::: GIVEN DATA :::

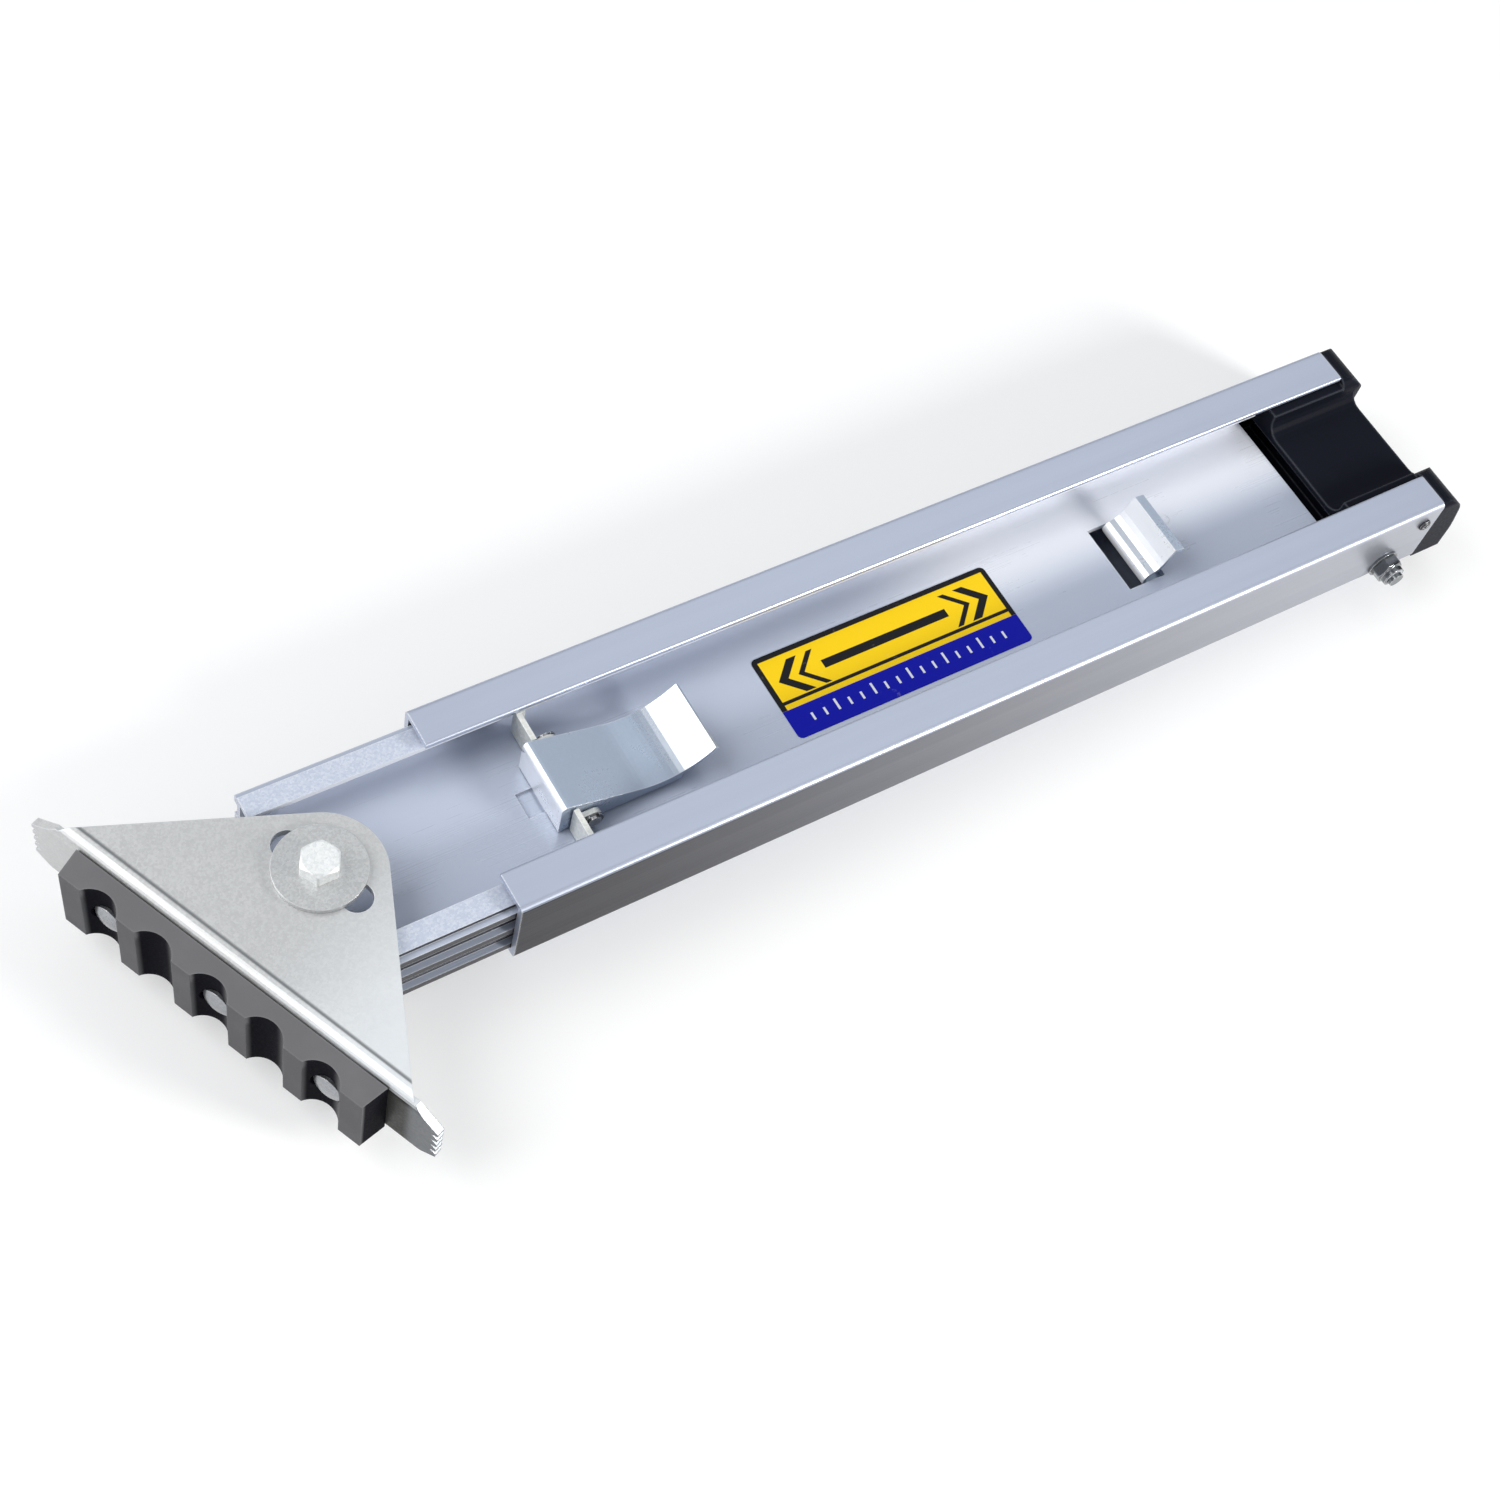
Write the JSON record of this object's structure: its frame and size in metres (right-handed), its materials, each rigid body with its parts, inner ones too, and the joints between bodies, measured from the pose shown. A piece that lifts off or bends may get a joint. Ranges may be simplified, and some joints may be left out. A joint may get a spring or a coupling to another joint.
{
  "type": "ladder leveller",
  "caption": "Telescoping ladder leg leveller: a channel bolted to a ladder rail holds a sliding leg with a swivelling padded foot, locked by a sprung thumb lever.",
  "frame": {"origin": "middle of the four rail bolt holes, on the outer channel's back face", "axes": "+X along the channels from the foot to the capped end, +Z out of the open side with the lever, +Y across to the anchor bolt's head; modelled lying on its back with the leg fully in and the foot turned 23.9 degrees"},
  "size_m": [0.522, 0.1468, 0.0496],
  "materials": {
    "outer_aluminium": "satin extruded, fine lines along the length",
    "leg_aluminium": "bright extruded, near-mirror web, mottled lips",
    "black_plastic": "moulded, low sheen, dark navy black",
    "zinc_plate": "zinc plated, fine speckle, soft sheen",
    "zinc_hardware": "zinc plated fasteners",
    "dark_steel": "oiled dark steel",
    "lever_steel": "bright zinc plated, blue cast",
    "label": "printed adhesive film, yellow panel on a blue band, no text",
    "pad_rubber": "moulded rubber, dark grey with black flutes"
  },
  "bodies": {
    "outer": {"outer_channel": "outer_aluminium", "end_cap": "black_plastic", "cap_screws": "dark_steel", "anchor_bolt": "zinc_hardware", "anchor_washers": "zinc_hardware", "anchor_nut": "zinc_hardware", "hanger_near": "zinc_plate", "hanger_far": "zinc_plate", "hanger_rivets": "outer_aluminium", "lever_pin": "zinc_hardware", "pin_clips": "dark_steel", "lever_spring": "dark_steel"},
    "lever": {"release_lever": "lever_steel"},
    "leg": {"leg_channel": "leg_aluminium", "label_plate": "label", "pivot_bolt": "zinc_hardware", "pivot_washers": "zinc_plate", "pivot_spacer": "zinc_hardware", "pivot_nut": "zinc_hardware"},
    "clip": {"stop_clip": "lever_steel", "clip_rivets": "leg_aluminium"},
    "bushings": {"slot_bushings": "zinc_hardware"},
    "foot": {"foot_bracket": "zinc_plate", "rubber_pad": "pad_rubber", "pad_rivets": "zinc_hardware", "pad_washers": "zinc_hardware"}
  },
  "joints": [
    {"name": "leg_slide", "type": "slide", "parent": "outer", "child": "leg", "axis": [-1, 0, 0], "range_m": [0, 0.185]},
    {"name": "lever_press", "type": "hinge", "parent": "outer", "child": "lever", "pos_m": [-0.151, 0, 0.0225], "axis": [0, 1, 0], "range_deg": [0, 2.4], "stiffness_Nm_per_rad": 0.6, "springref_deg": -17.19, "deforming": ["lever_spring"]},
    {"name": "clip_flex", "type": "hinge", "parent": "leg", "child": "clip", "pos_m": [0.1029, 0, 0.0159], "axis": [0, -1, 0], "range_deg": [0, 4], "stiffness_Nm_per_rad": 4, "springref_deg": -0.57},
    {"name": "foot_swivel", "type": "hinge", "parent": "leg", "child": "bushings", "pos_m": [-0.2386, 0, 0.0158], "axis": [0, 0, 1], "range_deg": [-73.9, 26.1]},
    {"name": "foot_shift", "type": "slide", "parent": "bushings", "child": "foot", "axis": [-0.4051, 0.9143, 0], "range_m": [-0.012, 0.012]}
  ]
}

:::

Extract each line holding the string "materials".

Write the JSON record of this object's structure: its frame and size in metres (right-handed), its materials, each rigid body with its parts, inner ones too, and the joints between bodies, measured from the pose shown. A piece that lifts off or bends may get a joint. Ranges may be simplified, and some joints may be left out. A joint may get a spring or a coupling to another joint.
  "materials": {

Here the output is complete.